Urion believes that these findings should be used to prompt educational initiatives geared toward training teens to strategically make decisions rather than simply telling them not to participate in certain behaviors. Perhaps employing his idea would help prevent more than typical reckless practices, such as drinking and doing drugs. While those behaviors are of major concern, so are some less popular practices. Popularity is often the issue at hand, though, as adolescents often crave attention and approval of their friends.
The choking game is one of those trending new ways teens are finding to put their lives at risk. Although almost half of teens believe that this game involves no risk, it caused more than 50 serious injuries and deaths in 2010 alone.
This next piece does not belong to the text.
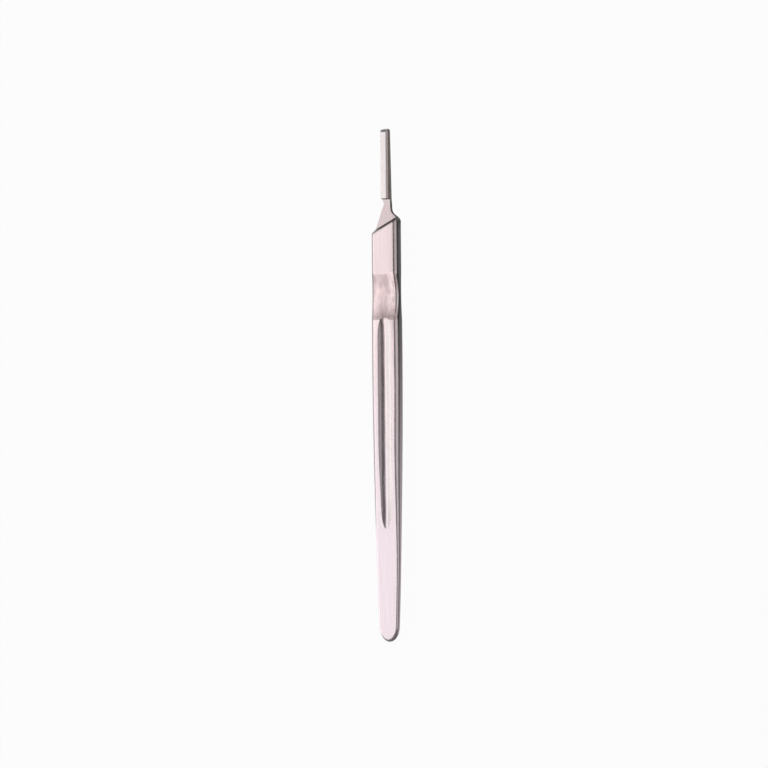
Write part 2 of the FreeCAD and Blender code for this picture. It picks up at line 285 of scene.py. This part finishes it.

Basically, this activity involves intentionally depriving the brain of the oxygen it needs, creating an erotic high. A shocking 75% of teens are at least familiar with this practice, and youths are experimenting with intentional choking as early as eighth grade.
Texting while driving is no longer a closet practice. Having claimed 6,000 lives in 2011, this practice is extremely common among teens. A less common vehicle-related trends include car surfing, or riding atop a moving car, and skitching, or skateboarding behind large vehicles. Car surfing claimed almost 60 lives last year.
Perhaps if the neurology professors’ findings make their way into classrooms and other educational venues, more teens will live to roll their eyes at their own children’s harmless adolescent antics.